Creditor claims were about $20 million to $25 million and employee entitlements about $1 million.

The chairman of the March 29 meeting, David Ingram, told CRN that the ATO was owed about $6 million.

Other creditors included:

  • Ingram Micro $3.9 million
  • IBM $421,586
  • Acer $355,730
  • Avnet Partner Solutions $311,374
  • Toshiba $273,304
  • MMT $254,617
  • Express Data $250,000
  • Synnex $206,000
  • UXC connect $50,000
  • Simms $23,550
  • Bluechip Infotech $20,827
  • Distribution Central $3416

Next meeting

Administrator David Ross told creditors the objective of the administration was a restructure of the group and a possible deed-of-company arrangement.

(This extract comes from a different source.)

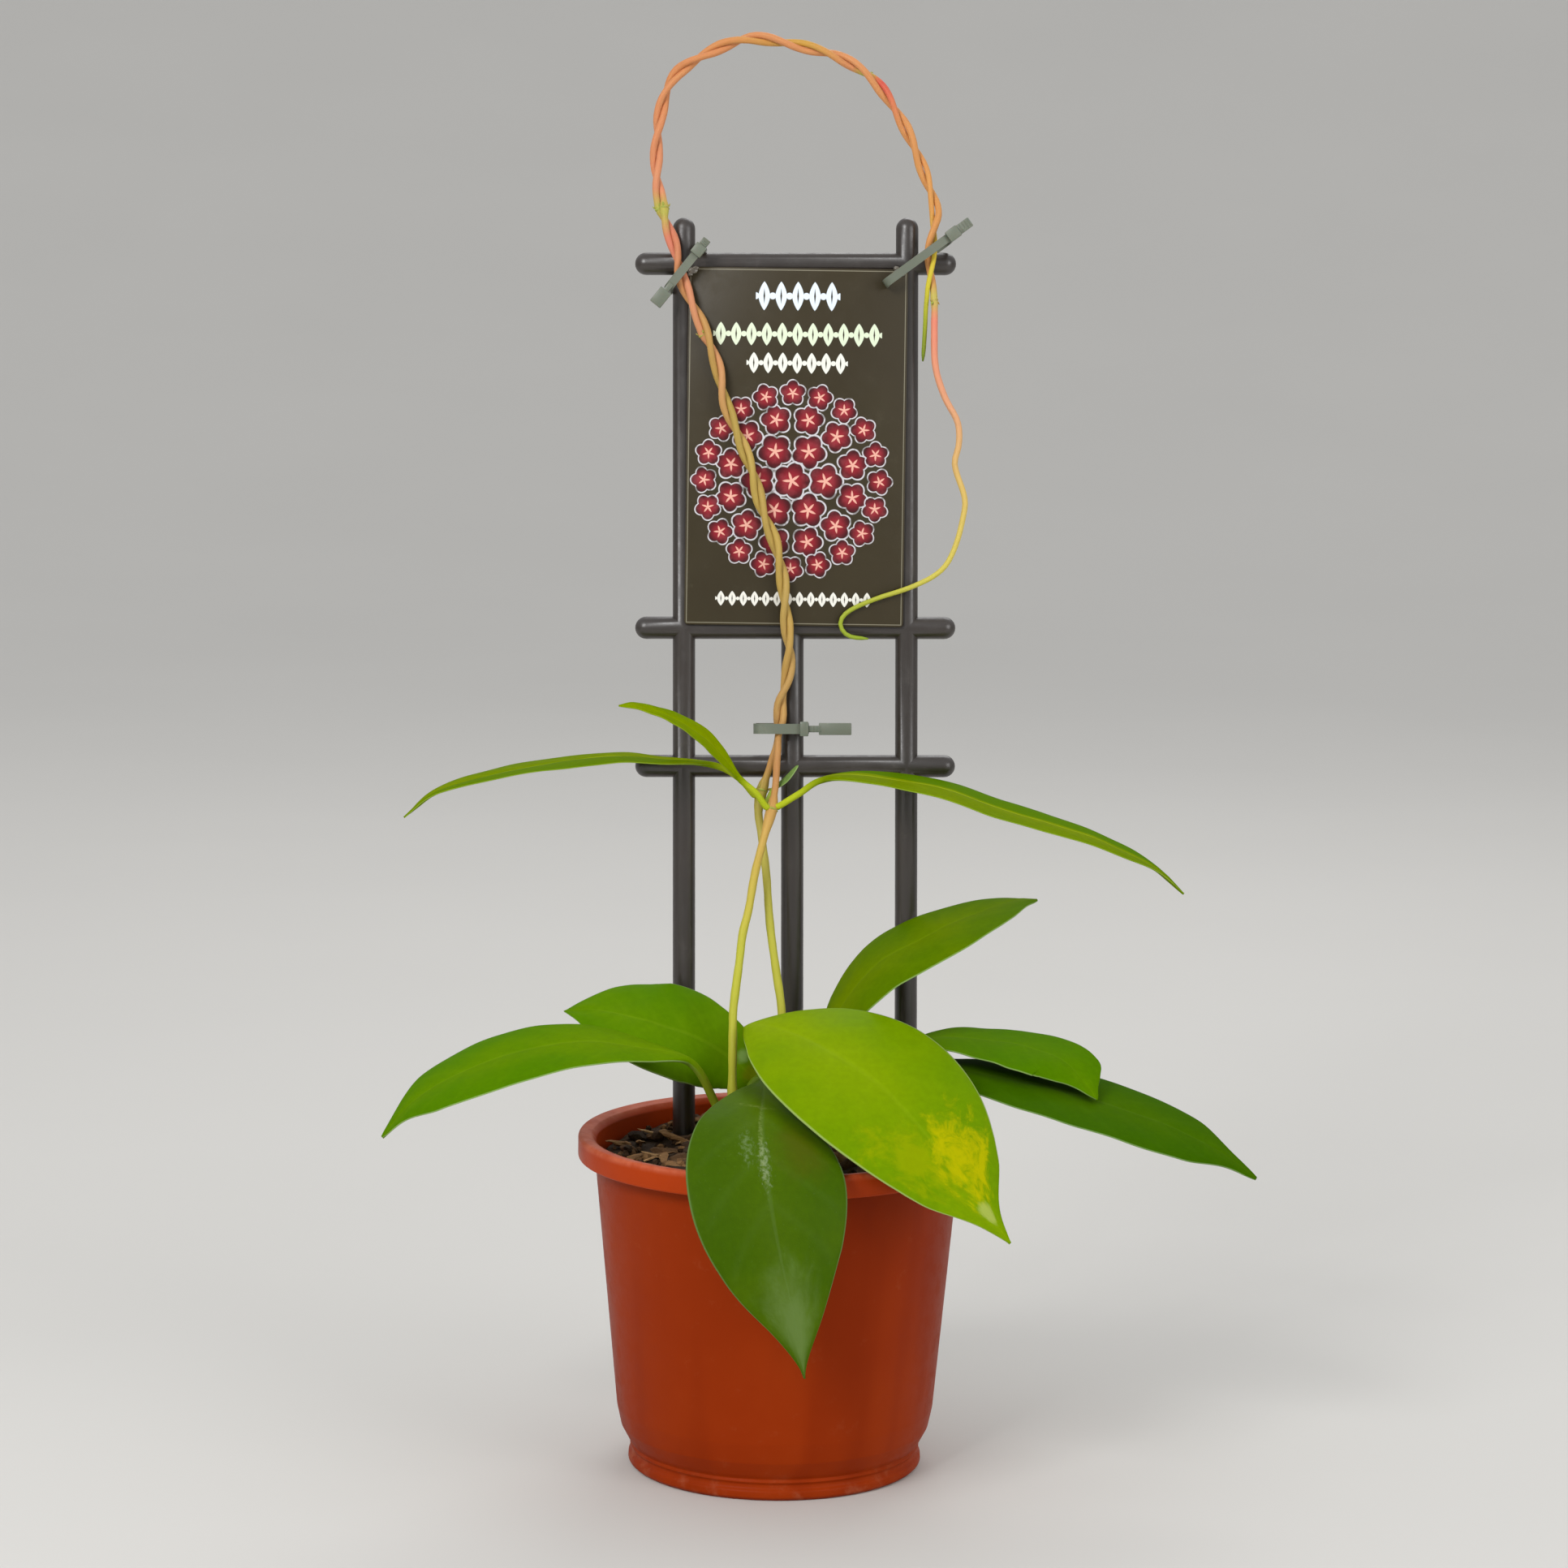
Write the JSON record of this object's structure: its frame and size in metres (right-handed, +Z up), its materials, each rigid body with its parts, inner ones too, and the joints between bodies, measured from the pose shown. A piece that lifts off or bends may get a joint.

At a meeting next week, creditors had three options: to wind up the company, return it to the directors, or enter into a deed-of-company arrangement. 

Administrator Ross explained that such an arrangement "usually enabled unsecured creditors to receive a dividend and employees would have their entitlments paid in full".

The meeting was also the opportunity to place the company into liquidation. If the company was placed into liquidiation then employees could access assistance from the Department of Education, Employment and Workplace Relations under General Employee Entitlements and Redundancy Scheme, Ingram told CRN. 

Synergy Plus Operations and its subsidiaries were in administration including Synergy Plus Limited, CCP (Equitu) Limited, Air Data, Air Data (Australia).

Administrators were continuing to trade Air Data while two interested parties discussed a potential purchase or recapitalisation.